§ YOUR INSTRUCTIONS: Output every line below without omitting or altering anything.

§ MATERIAL PROVIDED:
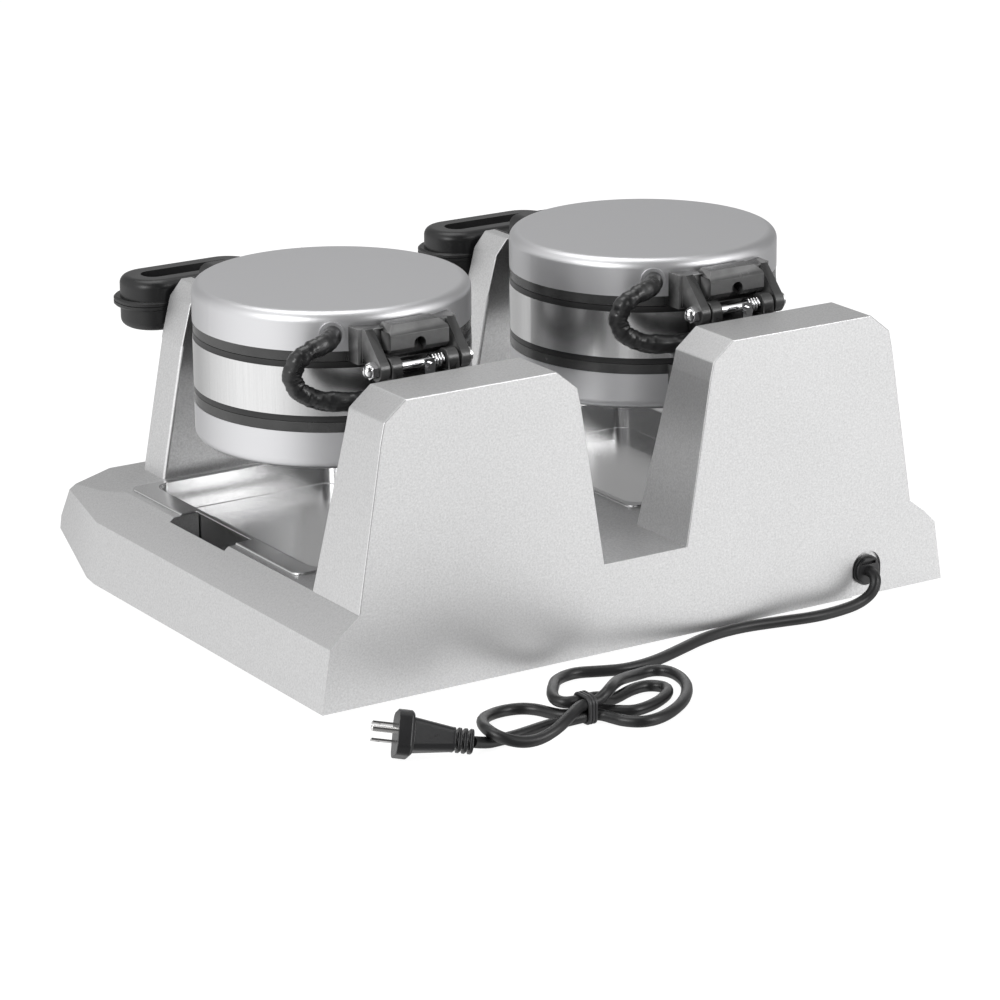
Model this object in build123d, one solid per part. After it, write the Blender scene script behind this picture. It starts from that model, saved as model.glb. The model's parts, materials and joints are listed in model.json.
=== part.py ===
from build123d import *
import math
import os

# A double rotating waffle maker: two round heads, each of two lids round a middle
# section, turn in a base with wide rear towers and narrow front posts.
# Millimetres, +Z up, X is the width, the front faces -Y, the cord leaves at +Y.

# Sheet metal and general fits
SHEET = 2.0
SEAT_GAP = 0.3
PIN_CLEARANCE = 0.05

# Base outline, heights above the underside of the base, depths from the rear panel
FOOT_HEIGHT = 6.0
BASE_HEIGHT = 72.0
BEND_HEIGHT = 49.7
STRIP_HEIGHT = 60.5
BASE_HALF_WIDTH = 291.0
BEND_HALF_WIDTH = 283.0
STRIP_HALF_WIDTH = 272.0
TOP_HALF_WIDTH = 257.0
SIDE_DEPTH = 372.0
TOP_SIDE_DEPTH = 372.0
TOP_FRONT_DEPTH = 443.0
TOP_FRONT_HALF_WIDTH = 237.0
NOSE_DEPTH = 466.0
NOSE_HALF_WIDTH = 272.0
NOSE_TOP = 31.0
NOSE_BOTTOM = 20.0
UNDERSIDE_DEPTH = 390.0
CORNER_HALF_WIDTH = 266.0
CORNER_DEPTH = 447.0
CORNER_HEIGHT = 62.0

# Rubber feet
FOOT_RADIUS = 11.0
FOOT_INSET = 52.0
FOOT_FRONT_DEPTH = 352.0

# Places of the two heads
HEAD_SPACING = 296.0
HEAD_DEPTH = 222.0
AXIS_HEIGHT = 206.0

# Rear towers, half widths at four heights
TOWER_FOOT_HALF_WIDTH = 109.7
TOWER_SEAM_HALF_WIDTH = 88.4
TOWER_SHOULDER_HALF_WIDTH = 85.1
TOWER_TOP_HALF_WIDTH = 66.3
TOWER_SEAM_HEIGHT = 202.3
TOWER_SHOULDER_HEIGHT = 217.0
TOWER_TOP_HEIGHT = 232.2
TOWER_FOOT_DEPTH = 69.7
TOWER_TOP_DEPTH = 51.9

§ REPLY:
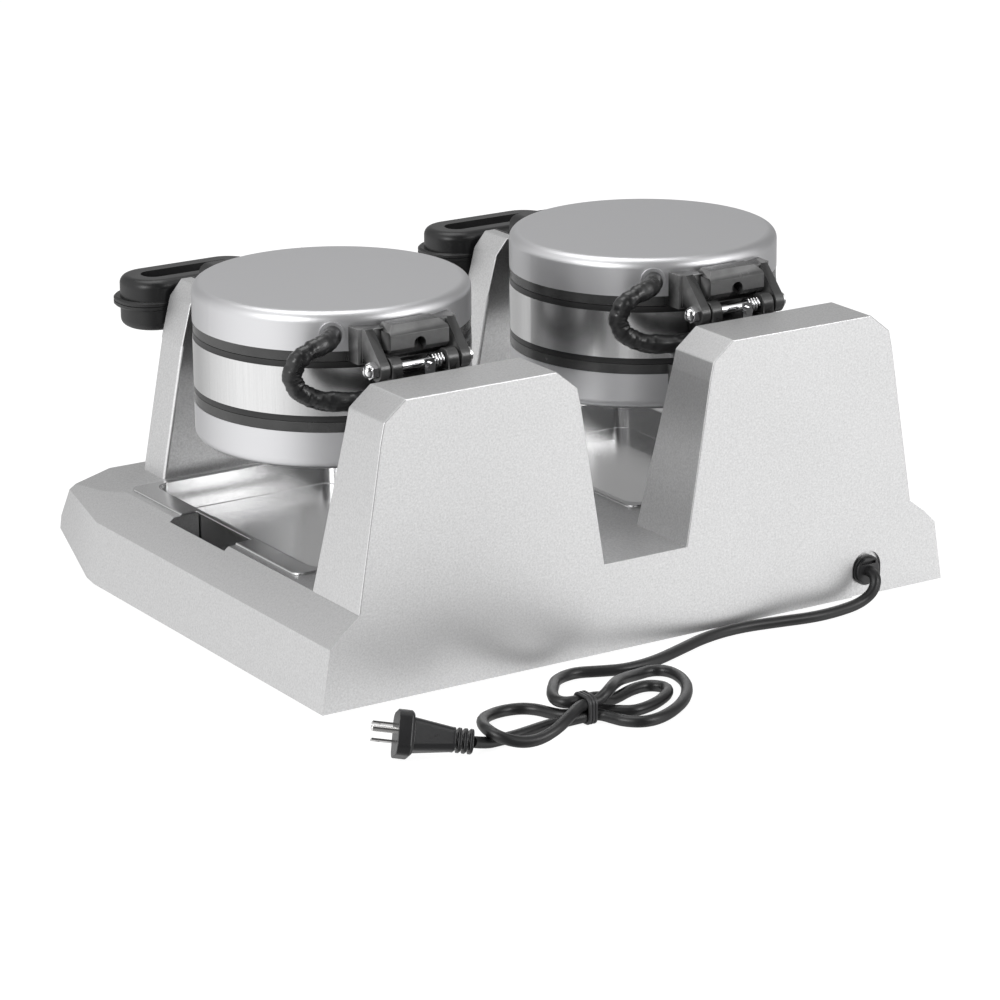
Model this object in build123d, one solid per part. After it, write the Blender scene script behind this picture. It starts from that model, saved as model.glb. The model's parts, materials and joints are listed in model.json.
=== part.py ===
from build123d import *
import math
import os

# A double rotating waffle maker: two round heads, each of two lids round a middle
# section, turn in a base with wide rear towers and narrow front posts.
# Millimetres, +Z up, X is the width, the front faces -Y, the cord leaves at +Y.

# Sheet metal and general fits
SHEET = 2.0
SEAT_GAP = 0.3
PIN_CLEARANCE = 0.05

# Base outline, heights above the underside of the base, depths from the rear panel
FOOT_HEIGHT = 6.0
BASE_HEIGHT = 72.0
BEND_HEIGHT = 49.7
STRIP_HEIGHT = 60.5
BASE_HALF_WIDTH = 291.0
BEND_HALF_WIDTH = 283.0
STRIP_HALF_WIDTH = 272.0
TOP_HALF_WIDTH = 257.0
SIDE_DEPTH = 372.0
TOP_SIDE_DEPTH = 372.0
TOP_FRONT_DEPTH = 443.0
TOP_FRONT_HALF_WIDTH = 237.0
NOSE_DEPTH = 466.0
NOSE_HALF_WIDTH = 272.0
NOSE_TOP = 31.0
NOSE_BOTTOM = 20.0
UNDERSIDE_DEPTH = 390.0
CORNER_HALF_WIDTH = 266.0
CORNER_DEPTH = 447.0
CORNER_HEIGHT = 62.0

# Rubber feet
FOOT_RADIUS = 11.0
FOOT_INSET = 52.0
FOOT_FRONT_DEPTH = 352.0

# Places of the two heads
HEAD_SPACING = 296.0
HEAD_DEPTH = 222.0
AXIS_HEIGHT = 206.0

# Rear towers, half widths at four heights
TOWER_FOOT_HALF_WIDTH = 109.7
TOWER_SEAM_HALF_WIDTH = 88.4
TOWER_SHOULDER_HALF_WIDTH = 85.1
TOWER_TOP_HALF_WIDTH = 66.3
TOWER_SEAM_HEIGHT = 202.3
TOWER_SHOULDER_HEIGHT = 217.0
TOWER_TOP_HEIGHT = 232.2
TOWER_FOOT_DEPTH = 69.7
TOWER_TOP_DEPTH = 51.9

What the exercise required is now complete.